DATA TO USE.

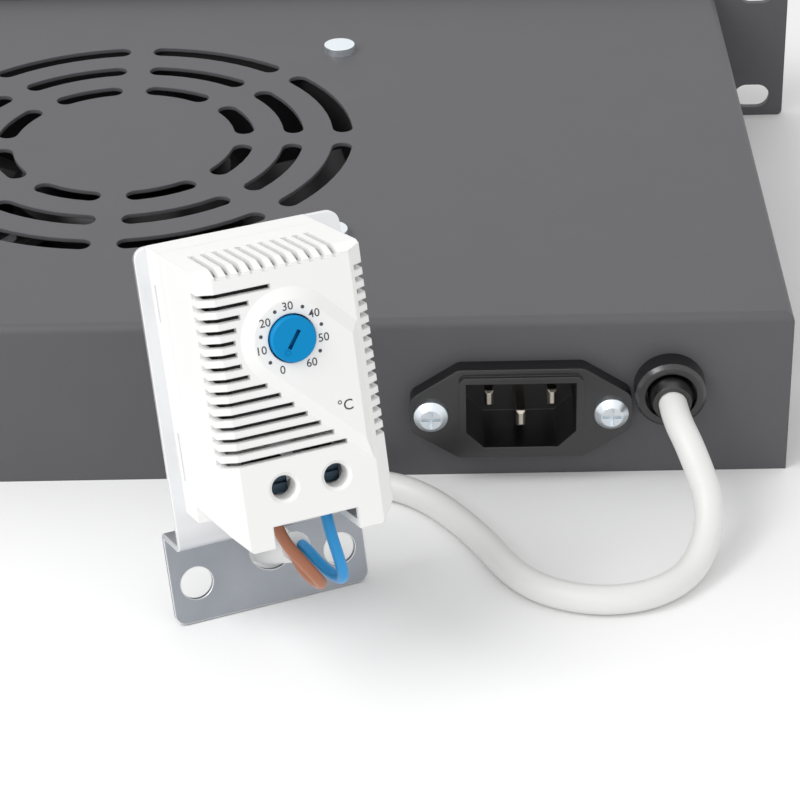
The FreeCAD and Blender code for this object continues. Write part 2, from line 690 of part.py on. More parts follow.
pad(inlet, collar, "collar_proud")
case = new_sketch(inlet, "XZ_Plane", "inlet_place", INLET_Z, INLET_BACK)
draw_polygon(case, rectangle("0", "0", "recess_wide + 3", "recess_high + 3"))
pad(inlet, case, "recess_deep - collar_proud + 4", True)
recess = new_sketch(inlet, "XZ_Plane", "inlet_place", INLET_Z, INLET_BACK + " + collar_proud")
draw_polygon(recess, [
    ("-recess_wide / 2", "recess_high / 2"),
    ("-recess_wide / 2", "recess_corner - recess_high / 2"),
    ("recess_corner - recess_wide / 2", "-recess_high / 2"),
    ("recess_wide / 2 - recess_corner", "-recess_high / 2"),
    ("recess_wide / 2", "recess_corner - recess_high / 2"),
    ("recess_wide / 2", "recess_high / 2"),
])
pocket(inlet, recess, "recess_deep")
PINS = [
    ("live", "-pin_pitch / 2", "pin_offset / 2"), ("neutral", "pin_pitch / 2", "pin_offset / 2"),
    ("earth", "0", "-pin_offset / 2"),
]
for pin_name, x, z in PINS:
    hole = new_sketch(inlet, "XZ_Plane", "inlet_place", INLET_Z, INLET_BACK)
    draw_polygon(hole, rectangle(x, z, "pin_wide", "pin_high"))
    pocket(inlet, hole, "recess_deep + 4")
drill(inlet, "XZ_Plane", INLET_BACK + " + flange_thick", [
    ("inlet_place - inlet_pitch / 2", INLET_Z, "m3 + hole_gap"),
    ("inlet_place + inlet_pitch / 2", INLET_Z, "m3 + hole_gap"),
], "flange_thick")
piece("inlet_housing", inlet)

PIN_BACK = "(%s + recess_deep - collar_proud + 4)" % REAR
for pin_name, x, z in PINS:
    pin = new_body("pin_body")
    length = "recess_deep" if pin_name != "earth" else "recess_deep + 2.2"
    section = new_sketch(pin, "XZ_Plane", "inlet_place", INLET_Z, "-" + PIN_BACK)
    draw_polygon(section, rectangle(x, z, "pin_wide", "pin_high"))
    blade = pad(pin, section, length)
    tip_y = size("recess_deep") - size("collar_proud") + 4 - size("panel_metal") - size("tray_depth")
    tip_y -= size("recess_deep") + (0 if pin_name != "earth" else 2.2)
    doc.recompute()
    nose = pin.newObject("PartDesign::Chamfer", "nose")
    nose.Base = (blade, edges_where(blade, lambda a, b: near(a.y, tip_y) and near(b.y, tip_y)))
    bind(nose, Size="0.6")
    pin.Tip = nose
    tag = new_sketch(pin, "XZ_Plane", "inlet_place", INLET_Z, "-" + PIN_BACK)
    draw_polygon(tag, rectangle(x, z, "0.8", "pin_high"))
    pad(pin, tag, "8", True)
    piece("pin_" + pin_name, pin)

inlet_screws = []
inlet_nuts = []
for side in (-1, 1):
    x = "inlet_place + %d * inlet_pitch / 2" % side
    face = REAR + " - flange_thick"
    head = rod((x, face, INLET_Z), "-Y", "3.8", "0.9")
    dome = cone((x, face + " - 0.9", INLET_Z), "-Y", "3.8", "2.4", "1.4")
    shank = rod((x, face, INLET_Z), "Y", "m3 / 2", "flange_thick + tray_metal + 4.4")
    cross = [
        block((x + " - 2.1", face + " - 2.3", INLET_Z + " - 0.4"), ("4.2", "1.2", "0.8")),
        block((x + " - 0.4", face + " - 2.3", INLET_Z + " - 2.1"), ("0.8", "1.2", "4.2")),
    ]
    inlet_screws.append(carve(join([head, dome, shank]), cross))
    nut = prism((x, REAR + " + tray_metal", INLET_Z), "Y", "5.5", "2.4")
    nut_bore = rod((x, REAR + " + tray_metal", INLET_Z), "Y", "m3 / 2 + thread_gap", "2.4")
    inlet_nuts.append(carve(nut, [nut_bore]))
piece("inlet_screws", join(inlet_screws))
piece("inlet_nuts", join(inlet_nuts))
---
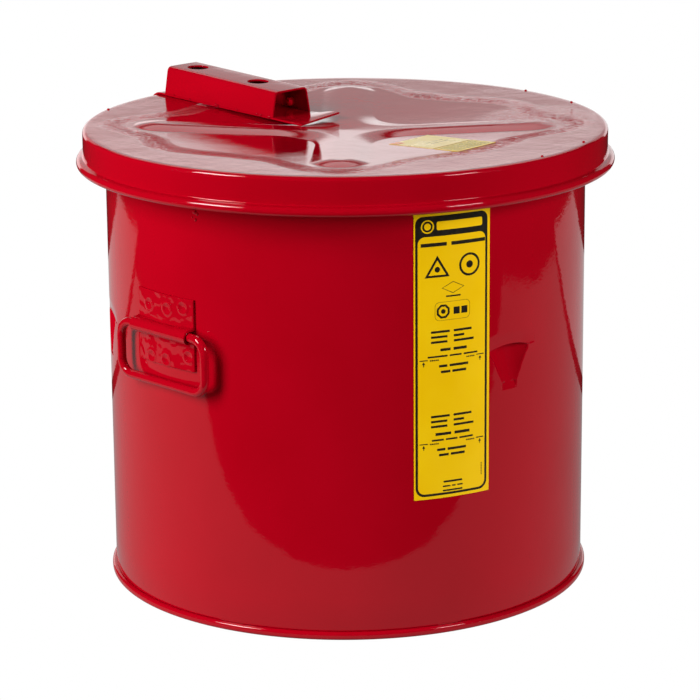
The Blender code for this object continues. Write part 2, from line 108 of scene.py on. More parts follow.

PROBLEM DESCRIPTION. Your answer should be one number: how many lines of the listing include the word "parts".

TASK ANSWER. 2